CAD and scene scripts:
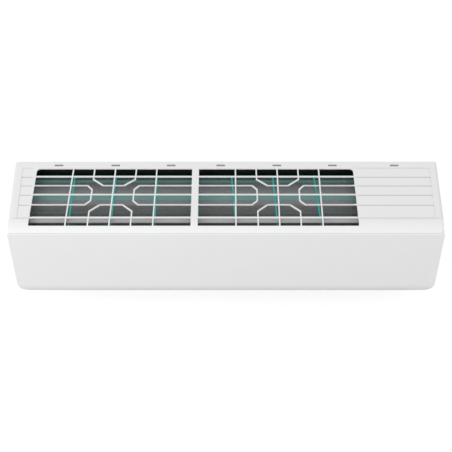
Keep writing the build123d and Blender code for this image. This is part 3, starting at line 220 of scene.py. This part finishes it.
# ---- white casing and its screw caps ------------------------------------------------------
# One injection moulding in white plastic with a fine spark-eroded skin. A shallow recess in its
# top holds the grille, with a blank strip at each side. Two greys are painted by place, as the
# photo shows them, and both are painted shade: on the ledge deep in front of the grille, and on
# the lines and recess edge of the blank strips.
casing_top = 0.14425
ledge_reach = (-0.15, 0.11, 0.1385)     # front limit (y), and the ledge's low and high limits (z)
grille_half = 0.4
strip_ends = (-0.3805, 0.256)           # the blank strips lie past these stations
strip_front = -0.152
strip_half = 0.404
recess_half = 0.4025
recess_back = -0.0173
recess_edge = 0.0008
groove_levels = (0.142, 0.1432)
recess_levels = (0.1435, 0.1441)
casing_white = Finish("casing_white", {"IOR": 1.46})
grain = casing_white.cloud(2600.0, 2.0)
drift = casing_white.cloud(7.0, 2.0)
white = casing_white.blend(drift, (0.885, 0.885, 0.892), (0.905, 0.905, 0.91))
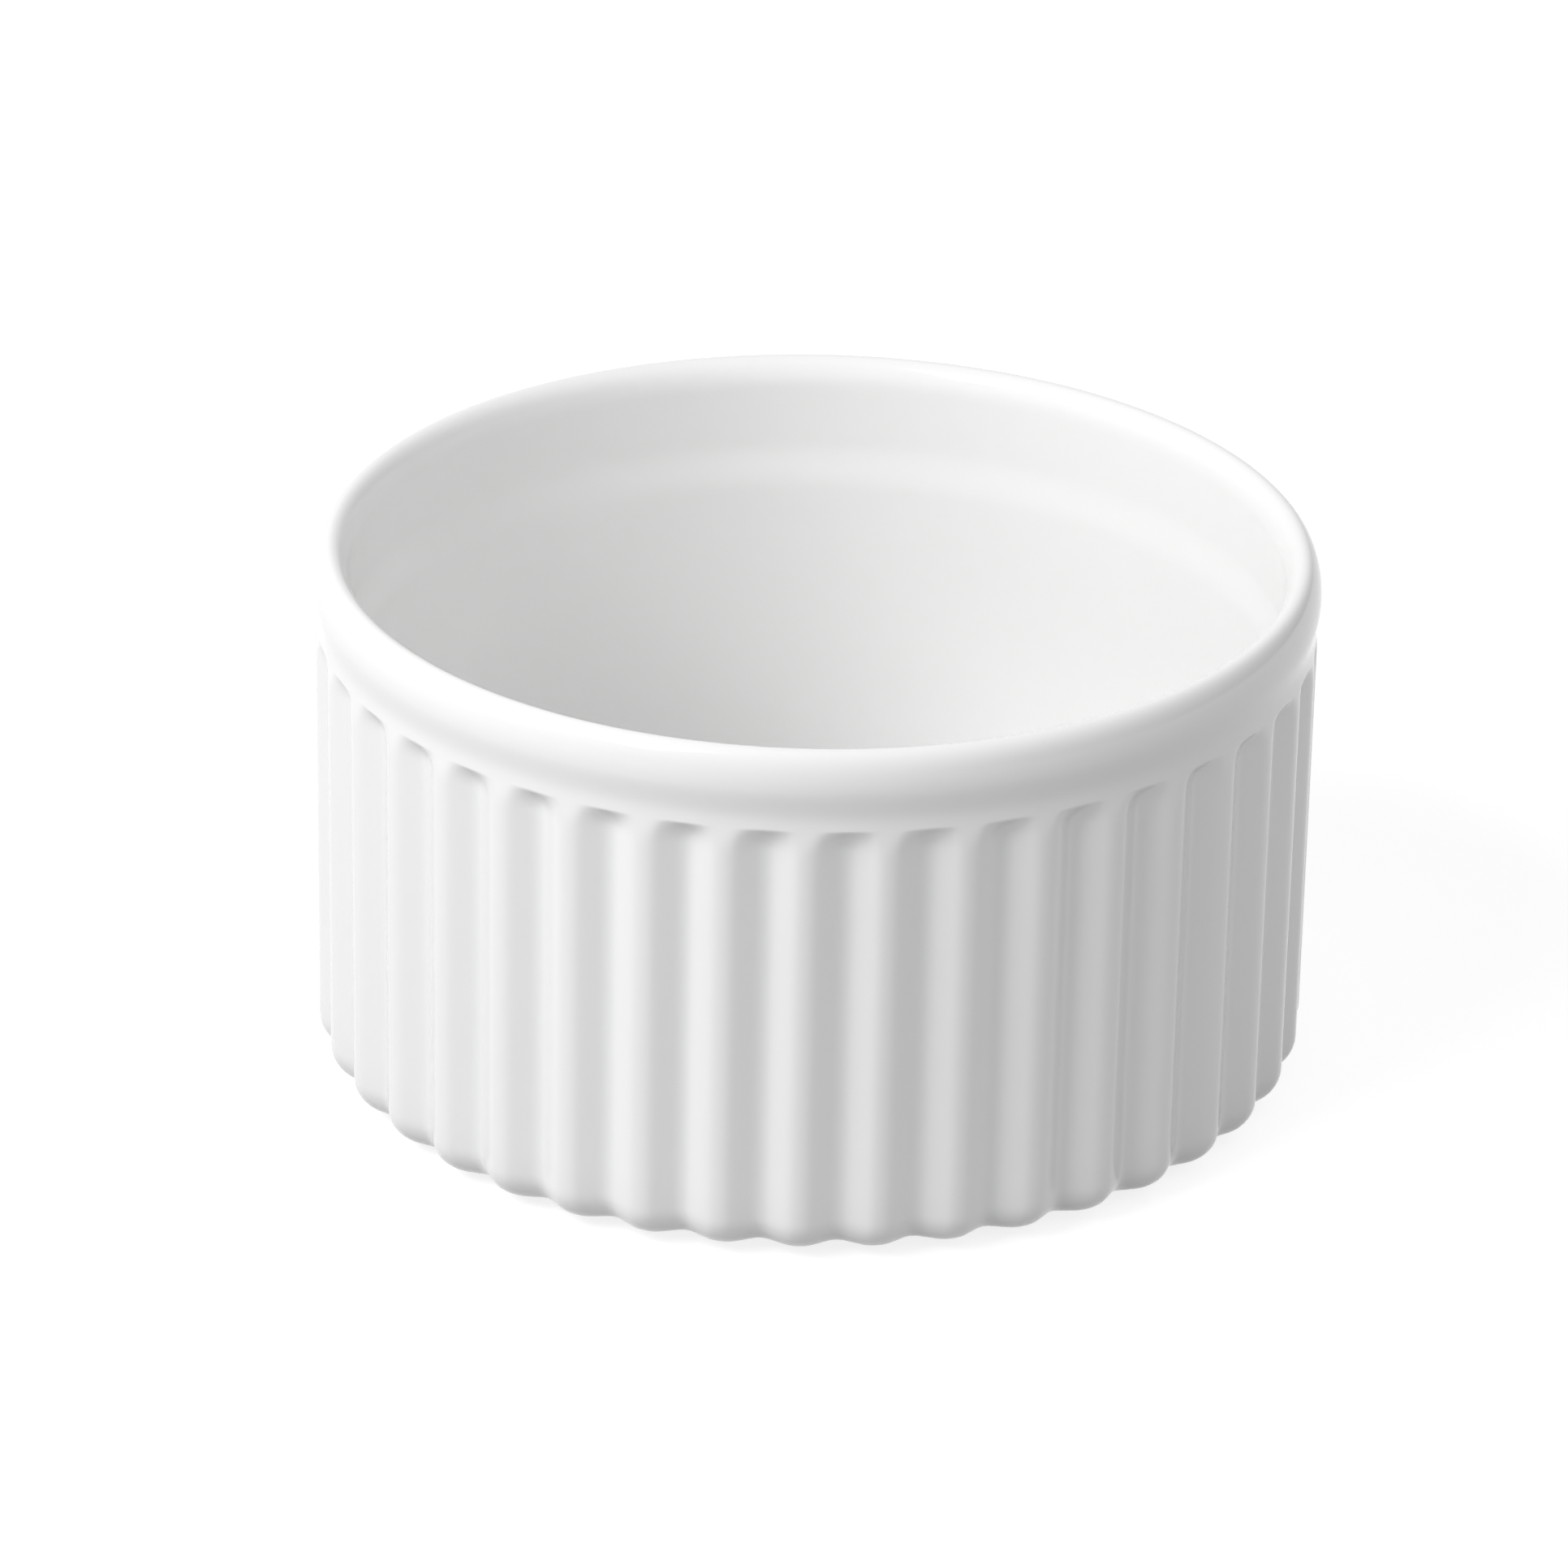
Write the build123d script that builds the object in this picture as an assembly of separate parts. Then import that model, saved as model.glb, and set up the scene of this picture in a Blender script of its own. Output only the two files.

### Exercise details
Repeat the listing above without any change.

### Solution to this problem
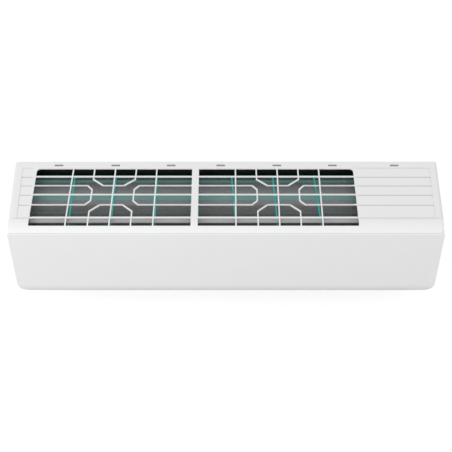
Keep writing the build123d and Blender code for this image. This is part 3, starting at line 220 of scene.py. This part finishes it.
# ---- white casing and its screw caps ------------------------------------------------------
# One injection moulding in white plastic with a fine spark-eroded skin. A shallow recess in its
# top holds the grille, with a blank strip at each side. Two greys are painted by place, as the
# photo shows them, and both are painted shade: on the ledge deep in front of the grille, and on
# the lines and recess edge of the blank strips.
casing_top = 0.14425
ledge_reach = (-0.15, 0.11, 0.1385)     # front limit (y), and the ledge's low and high limits (z)
grille_half = 0.4
strip_ends = (-0.3805, 0.256)           # the blank strips lie past these stations
strip_front = -0.152
strip_half = 0.404
recess_half = 0.4025
recess_back = -0.0173
recess_edge = 0.0008
groove_levels = (0.142, 0.1432)
recess_levels = (0.1435, 0.1441)
casing_white = Finish("casing_white", {"IOR": 1.46})
grain = casing_white.cloud(2600.0, 2.0)
drift = casing_white.cloud(7.0, 2.0)
white = casing_white.blend(drift, (0.885, 0.885, 0.892), (0.905, 0.905, 0.91))
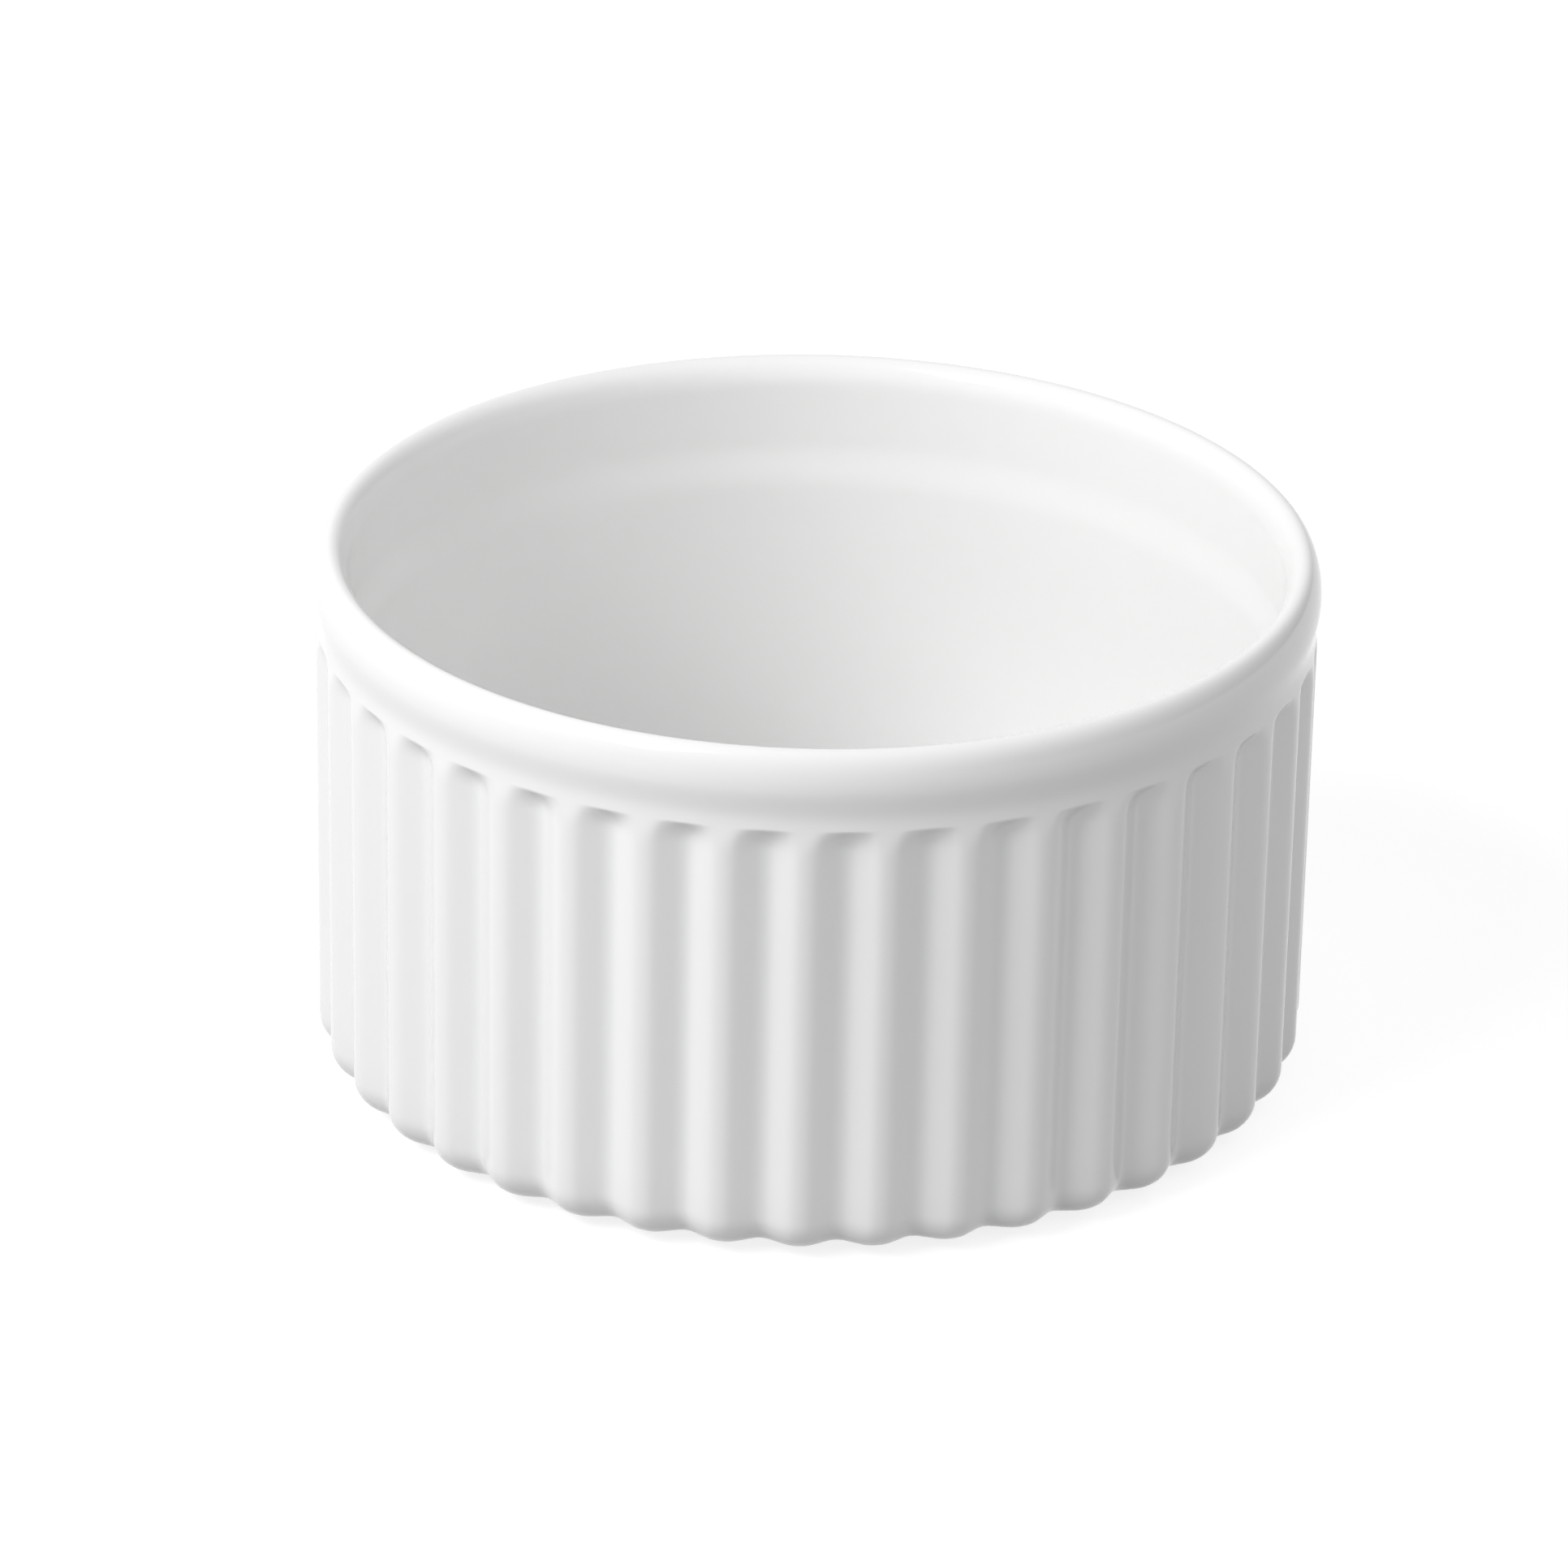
Write the build123d script that builds the object in this picture as an assembly of separate parts. Then import that model, saved as model.glb, and set up the scene of this picture in a Blender script of its own. Output only the two files.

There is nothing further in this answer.